======== RECORD EXTRACTS
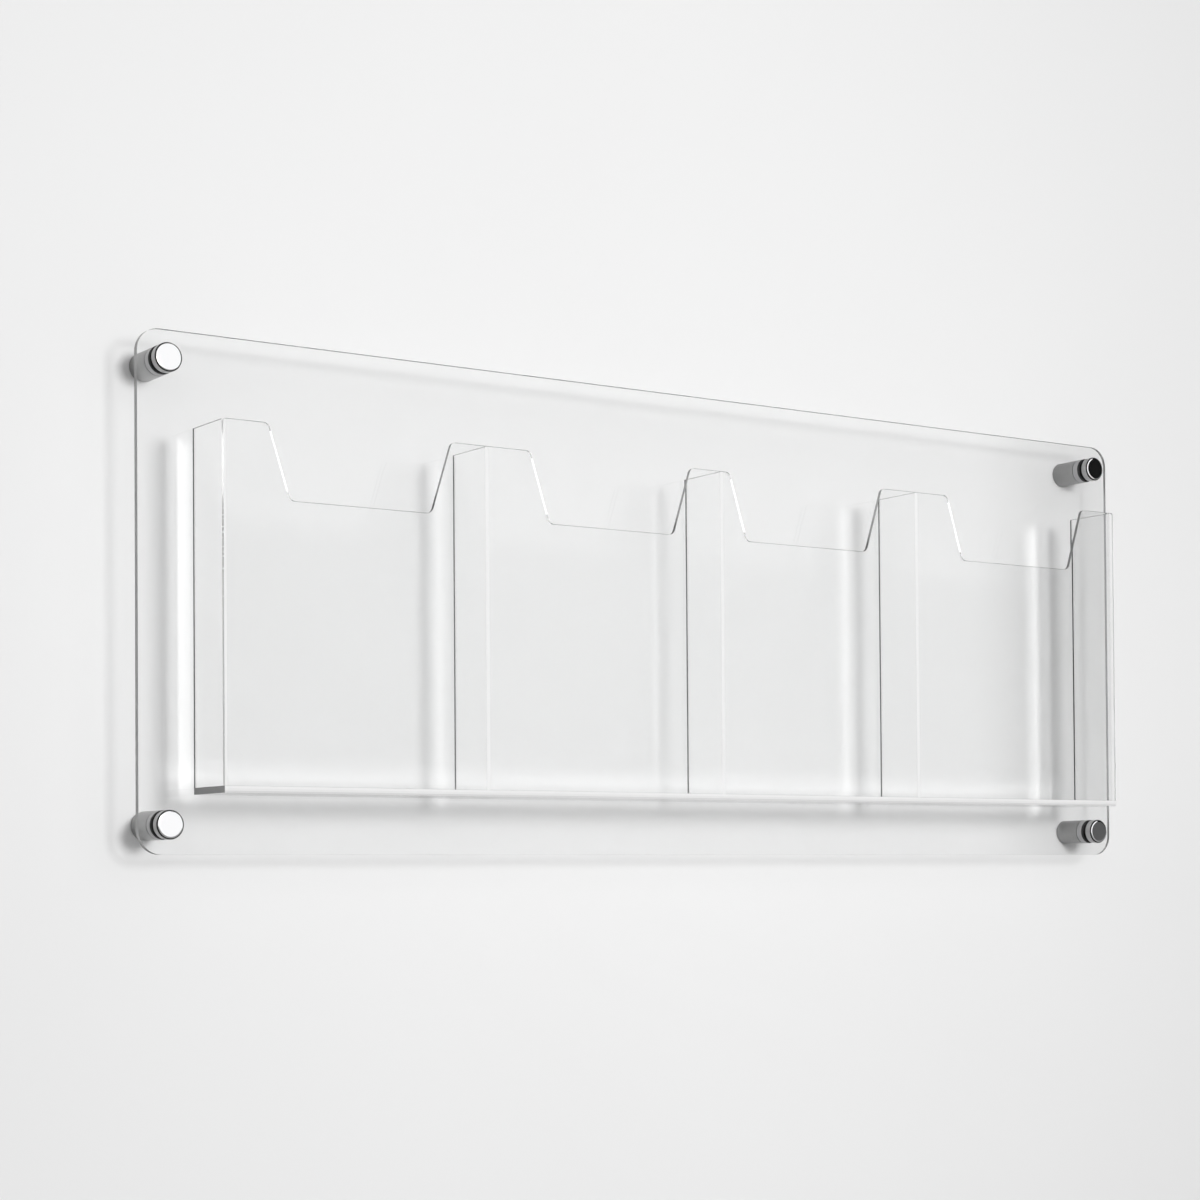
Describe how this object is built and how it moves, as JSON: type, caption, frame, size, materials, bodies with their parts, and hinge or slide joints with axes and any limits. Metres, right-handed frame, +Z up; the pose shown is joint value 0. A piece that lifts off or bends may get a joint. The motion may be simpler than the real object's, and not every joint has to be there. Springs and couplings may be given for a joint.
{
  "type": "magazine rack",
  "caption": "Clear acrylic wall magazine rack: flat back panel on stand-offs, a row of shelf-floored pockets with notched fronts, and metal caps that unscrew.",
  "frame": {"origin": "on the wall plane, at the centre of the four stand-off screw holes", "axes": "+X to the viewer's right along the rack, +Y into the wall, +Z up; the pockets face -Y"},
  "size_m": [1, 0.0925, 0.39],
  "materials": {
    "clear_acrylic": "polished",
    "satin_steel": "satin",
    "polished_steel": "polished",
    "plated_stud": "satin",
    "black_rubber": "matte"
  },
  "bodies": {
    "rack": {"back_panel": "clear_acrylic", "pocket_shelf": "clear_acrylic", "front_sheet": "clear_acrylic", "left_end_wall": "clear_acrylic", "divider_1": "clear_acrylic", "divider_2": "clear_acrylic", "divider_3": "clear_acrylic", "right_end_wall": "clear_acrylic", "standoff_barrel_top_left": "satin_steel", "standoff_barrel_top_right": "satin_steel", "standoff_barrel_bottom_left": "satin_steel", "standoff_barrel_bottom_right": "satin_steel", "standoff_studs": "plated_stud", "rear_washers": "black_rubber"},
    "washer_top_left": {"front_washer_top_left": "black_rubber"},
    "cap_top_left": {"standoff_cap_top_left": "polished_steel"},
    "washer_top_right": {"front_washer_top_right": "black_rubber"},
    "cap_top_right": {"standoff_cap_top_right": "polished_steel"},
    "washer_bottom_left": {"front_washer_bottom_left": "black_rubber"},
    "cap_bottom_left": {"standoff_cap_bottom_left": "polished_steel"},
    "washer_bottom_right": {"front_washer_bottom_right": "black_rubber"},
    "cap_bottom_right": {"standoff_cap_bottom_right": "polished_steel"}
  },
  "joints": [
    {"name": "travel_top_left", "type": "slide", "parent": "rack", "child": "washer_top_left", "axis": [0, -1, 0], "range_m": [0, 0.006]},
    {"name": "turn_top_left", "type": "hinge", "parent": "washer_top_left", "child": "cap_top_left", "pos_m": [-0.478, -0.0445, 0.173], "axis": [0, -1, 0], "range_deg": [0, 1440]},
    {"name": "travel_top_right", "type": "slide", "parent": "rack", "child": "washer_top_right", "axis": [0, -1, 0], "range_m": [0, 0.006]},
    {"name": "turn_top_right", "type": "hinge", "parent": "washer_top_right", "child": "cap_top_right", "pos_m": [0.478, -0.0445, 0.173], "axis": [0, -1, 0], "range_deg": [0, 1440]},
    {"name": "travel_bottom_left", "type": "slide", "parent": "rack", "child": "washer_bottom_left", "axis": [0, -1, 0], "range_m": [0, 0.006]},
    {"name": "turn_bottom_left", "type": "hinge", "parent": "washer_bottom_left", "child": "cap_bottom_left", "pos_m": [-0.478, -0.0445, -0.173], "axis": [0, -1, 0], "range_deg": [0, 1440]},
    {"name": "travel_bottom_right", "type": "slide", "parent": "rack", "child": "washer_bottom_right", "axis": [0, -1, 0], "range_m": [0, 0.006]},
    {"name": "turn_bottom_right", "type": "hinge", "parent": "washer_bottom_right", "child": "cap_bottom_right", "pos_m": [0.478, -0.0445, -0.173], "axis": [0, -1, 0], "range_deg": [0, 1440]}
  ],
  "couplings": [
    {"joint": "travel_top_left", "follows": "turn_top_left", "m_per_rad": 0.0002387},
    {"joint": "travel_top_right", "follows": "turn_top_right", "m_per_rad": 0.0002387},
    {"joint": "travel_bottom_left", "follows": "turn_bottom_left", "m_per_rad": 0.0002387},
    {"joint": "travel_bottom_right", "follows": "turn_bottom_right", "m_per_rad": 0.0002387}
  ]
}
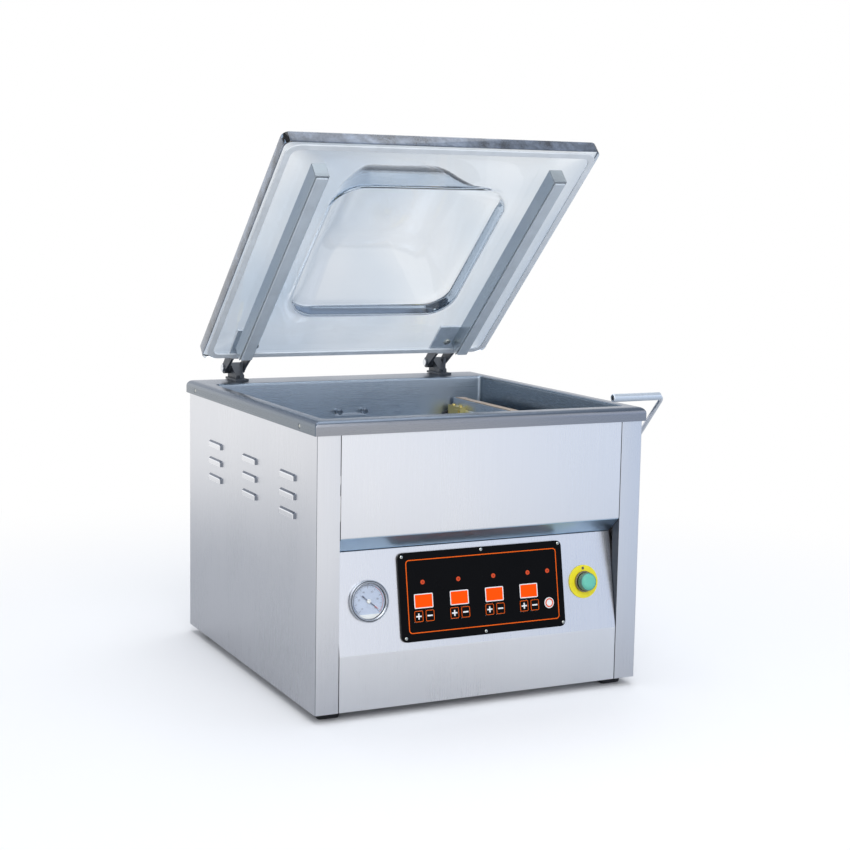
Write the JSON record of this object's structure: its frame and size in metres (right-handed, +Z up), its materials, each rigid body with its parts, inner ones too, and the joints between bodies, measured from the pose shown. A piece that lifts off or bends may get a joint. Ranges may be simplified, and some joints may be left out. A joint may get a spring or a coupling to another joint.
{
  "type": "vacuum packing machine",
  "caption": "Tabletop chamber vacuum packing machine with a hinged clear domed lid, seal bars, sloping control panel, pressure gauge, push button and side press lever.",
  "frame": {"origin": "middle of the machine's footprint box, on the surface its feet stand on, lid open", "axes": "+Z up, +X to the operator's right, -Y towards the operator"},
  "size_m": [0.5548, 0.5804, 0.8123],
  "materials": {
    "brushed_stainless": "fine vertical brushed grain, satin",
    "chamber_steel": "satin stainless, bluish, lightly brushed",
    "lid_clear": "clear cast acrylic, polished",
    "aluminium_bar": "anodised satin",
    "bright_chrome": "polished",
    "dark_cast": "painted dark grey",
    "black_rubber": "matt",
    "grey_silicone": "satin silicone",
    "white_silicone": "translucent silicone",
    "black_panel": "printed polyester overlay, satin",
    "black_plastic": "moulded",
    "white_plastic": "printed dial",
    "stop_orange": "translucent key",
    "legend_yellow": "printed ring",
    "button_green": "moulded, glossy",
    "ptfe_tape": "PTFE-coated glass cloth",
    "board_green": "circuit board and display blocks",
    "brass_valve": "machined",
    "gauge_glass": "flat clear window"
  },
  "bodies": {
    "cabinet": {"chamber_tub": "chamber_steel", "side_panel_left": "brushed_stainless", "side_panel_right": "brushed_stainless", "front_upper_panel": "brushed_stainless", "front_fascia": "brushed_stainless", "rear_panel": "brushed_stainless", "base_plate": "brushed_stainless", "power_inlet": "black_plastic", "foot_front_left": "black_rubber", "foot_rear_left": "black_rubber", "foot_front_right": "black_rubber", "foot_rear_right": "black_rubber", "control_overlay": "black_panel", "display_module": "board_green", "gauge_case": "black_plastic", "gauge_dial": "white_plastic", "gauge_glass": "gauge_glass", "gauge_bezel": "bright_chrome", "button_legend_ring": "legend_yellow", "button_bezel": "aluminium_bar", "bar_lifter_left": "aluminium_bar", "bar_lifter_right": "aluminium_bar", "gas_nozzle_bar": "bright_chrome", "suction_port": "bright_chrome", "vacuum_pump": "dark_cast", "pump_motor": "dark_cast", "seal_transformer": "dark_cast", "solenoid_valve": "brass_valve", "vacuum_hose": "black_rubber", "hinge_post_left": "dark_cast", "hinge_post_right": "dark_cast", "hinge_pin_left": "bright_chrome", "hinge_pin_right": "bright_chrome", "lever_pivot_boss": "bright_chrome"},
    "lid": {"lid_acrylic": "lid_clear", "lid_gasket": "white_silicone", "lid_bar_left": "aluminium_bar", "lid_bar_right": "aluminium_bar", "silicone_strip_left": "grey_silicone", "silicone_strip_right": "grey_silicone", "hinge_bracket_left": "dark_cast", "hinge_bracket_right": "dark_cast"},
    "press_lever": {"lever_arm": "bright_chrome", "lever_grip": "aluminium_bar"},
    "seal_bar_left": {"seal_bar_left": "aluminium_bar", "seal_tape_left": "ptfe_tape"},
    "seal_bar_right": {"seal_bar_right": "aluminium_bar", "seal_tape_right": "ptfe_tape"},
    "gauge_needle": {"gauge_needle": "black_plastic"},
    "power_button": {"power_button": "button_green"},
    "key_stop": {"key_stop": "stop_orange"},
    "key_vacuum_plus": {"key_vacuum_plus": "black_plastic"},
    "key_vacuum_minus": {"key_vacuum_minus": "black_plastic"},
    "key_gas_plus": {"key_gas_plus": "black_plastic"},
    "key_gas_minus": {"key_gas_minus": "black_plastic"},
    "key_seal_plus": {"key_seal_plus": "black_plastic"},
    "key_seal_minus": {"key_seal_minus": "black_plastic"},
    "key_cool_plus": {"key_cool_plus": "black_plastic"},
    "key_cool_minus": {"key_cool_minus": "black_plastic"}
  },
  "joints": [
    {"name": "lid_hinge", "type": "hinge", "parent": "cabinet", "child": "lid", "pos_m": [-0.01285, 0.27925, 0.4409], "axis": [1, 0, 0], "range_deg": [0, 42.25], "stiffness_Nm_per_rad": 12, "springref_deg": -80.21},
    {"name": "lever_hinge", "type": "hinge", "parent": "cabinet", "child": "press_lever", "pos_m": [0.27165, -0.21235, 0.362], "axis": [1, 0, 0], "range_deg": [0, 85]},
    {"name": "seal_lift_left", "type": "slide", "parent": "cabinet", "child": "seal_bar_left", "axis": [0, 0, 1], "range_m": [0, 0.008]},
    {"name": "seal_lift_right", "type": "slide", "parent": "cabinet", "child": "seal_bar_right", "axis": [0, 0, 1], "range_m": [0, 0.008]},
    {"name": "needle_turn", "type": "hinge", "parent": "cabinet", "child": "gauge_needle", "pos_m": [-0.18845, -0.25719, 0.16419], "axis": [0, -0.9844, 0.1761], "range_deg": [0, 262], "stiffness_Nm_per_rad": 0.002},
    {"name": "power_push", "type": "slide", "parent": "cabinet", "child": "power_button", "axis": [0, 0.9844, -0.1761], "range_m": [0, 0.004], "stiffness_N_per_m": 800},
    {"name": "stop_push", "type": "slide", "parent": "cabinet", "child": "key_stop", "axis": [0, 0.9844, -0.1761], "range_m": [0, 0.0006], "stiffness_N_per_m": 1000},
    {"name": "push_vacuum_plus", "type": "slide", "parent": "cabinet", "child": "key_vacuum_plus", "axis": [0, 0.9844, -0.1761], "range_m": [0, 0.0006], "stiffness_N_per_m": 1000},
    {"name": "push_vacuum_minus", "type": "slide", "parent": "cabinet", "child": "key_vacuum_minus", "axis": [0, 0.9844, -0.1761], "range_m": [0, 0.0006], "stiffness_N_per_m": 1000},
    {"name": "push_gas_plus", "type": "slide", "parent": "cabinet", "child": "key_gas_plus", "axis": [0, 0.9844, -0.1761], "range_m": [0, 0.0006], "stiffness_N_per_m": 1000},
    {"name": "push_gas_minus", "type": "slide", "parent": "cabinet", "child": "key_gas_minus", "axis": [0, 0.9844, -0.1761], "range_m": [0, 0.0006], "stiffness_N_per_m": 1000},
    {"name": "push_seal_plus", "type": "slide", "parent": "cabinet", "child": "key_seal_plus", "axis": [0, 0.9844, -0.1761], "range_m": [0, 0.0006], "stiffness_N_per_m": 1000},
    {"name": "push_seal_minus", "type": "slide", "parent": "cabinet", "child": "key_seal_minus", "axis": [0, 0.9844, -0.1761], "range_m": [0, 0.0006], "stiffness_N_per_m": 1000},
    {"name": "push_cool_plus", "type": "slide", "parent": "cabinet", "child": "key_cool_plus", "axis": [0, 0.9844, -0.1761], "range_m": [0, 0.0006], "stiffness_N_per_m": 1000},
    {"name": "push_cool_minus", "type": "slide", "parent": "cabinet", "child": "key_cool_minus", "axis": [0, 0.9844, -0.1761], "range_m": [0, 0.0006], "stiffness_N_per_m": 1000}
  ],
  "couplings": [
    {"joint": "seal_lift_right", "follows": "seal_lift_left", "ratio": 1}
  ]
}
================
Copy every line of the material in which the word "bends" occurs.

(EXERCISE RESULT)
Describe how this object is built and how it moves, as JSON: type, caption, frame, size, materials, bodies with their parts, and hinge or slide joints with axes and any limits. Metres, right-handed frame, +Z up; the pose shown is joint value 0. A piece that lifts off or bends may get a joint. The motion may be simpler than the real object's, and not every joint has to be there. Springs and couplings may be given for a joint.
Write the JSON record of this object's structure: its frame and size in metres (right-handed, +Z up), its materials, each rigid body with its parts, inner ones too, and the joints between bodies, measured from the pose shown. A piece that lifts off or bends may get a joint. Ranges may be simplified, and some joints may be left out. A joint may get a spring or a coupling to another joint.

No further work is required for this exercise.